Dr Mathole Motshekga, founder of the Kara Heritage Institute is of the opinion that it is a bad idea to reduce Heritage Day to such an extent. “Heritage Day is becoming like Christmas Day: we buy clothes, meat and alcohol, then invite friends over for a jolly time. But you can expect that when Africans don’t rise up to define for themselves what their heritage is. Others might fill the vacuum and define it for them.”
The heritage of black South Africans continues to suffer the fate of symbolic annihilation. For many years under the brutal years of apartheid, the majority of the South African population had been reduced to outsiders looking in on their own country and now that political freedom has been attained, they are finally working towards rebuilding this country and its place in the world. As this happens, another form of annihilation has been presented to us.

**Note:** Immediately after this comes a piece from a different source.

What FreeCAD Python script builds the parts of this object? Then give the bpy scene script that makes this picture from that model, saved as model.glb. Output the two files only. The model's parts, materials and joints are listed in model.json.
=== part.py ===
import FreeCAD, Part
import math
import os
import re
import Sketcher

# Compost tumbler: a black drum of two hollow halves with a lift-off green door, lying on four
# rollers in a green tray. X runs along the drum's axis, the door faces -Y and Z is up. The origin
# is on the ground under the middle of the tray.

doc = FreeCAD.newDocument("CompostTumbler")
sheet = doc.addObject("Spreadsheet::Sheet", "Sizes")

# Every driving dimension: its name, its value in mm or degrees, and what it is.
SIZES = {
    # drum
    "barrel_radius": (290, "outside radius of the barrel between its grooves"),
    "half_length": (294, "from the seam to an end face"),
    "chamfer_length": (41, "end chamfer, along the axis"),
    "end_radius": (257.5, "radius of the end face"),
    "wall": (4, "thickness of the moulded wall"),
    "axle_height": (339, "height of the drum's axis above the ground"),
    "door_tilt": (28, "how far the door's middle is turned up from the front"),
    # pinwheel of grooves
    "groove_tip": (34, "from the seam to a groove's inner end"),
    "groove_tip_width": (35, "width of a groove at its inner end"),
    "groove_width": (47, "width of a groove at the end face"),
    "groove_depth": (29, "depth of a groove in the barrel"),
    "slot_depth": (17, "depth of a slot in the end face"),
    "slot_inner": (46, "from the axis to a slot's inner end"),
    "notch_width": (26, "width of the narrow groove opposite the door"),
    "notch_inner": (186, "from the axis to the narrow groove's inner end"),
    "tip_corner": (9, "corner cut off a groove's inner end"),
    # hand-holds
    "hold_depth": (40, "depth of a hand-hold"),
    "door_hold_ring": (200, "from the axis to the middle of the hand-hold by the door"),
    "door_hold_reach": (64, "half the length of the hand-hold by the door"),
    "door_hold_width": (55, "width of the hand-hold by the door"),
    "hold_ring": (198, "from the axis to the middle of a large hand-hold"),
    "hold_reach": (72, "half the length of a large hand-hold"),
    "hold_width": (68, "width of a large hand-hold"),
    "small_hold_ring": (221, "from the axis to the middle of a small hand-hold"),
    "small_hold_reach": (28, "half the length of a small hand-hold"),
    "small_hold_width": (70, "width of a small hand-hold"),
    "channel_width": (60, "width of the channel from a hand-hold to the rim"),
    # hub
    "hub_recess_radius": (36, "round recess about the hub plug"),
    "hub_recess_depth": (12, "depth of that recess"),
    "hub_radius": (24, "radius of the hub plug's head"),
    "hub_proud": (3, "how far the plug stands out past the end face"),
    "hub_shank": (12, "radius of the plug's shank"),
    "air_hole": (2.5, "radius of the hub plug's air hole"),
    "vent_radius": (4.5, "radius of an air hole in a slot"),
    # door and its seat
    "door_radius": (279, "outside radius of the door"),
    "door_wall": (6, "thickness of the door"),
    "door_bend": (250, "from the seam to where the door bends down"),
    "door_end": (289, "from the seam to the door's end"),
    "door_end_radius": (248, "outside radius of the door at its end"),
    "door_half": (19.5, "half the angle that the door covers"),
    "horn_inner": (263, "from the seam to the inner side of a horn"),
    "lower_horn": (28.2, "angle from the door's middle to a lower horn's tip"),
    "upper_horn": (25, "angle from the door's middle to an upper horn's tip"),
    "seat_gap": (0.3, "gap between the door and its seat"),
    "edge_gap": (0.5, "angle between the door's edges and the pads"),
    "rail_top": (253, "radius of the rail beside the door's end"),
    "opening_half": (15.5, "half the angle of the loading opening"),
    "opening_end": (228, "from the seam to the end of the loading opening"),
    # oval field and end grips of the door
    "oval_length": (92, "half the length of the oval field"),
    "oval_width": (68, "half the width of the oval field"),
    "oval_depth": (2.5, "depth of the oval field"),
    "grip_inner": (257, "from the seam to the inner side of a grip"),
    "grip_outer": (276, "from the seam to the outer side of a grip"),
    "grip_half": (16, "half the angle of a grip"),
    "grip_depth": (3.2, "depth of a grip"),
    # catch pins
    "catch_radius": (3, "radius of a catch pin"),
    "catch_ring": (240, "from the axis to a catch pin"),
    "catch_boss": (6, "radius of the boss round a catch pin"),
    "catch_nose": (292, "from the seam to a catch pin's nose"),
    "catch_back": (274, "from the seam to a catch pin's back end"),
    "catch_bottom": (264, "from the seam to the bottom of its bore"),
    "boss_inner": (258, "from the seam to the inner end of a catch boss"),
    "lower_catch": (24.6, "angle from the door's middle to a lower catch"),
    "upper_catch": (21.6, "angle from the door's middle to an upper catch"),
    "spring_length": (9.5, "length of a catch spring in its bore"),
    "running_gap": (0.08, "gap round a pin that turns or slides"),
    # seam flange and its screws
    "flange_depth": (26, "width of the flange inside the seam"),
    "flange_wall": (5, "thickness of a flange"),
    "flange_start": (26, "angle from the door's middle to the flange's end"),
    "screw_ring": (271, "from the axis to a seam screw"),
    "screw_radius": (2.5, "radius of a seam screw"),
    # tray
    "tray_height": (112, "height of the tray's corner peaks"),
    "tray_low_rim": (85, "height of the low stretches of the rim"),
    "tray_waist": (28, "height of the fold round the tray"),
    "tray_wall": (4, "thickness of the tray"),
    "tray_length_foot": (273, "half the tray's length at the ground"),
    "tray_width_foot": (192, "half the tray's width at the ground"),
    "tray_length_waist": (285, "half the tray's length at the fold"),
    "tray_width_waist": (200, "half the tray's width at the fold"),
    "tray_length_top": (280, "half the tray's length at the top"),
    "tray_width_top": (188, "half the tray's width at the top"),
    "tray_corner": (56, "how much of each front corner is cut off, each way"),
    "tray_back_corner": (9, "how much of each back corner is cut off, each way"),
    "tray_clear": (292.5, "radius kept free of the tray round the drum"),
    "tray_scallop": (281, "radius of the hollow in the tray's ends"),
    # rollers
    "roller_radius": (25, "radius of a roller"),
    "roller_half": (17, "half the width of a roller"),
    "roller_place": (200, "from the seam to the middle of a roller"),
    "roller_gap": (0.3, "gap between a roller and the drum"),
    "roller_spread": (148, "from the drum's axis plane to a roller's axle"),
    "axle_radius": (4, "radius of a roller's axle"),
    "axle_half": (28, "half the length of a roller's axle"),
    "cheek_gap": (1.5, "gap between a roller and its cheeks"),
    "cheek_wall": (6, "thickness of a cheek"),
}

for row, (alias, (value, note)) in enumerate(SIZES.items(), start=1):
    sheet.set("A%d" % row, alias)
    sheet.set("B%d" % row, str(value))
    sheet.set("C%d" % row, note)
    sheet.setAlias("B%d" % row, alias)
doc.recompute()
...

It is less insidious but equally damaging as it seeks to remove the majority of the people of this country from the conscious narrative of what the essence of the country is.
If the movement is indeed seeking a unifying medium through which we can come together as a country, why not settle on a more nuanced expression of our culture? Is it perhaps that the concept of braaing does not ask for any more complex work of cultural understanding to be undertaken by all South Africans so that we move forward earnestly as a nation?
To be truly inclusive and true to the ideals upon which the Republic of South Africa was founded, more of us need to reach out to the other side in order to understand what these differences are that make us unique. And then we can understand how they can be harnessed to create a kaleidoscope of a cultural legacy that is not as reductive as braaing meat.
We need to move the country forward but it cannot happen if we continue to ‘annihilate’ some out of the national discourse of societal identity and capital. South African inclusivity can do better than a chisa nyama.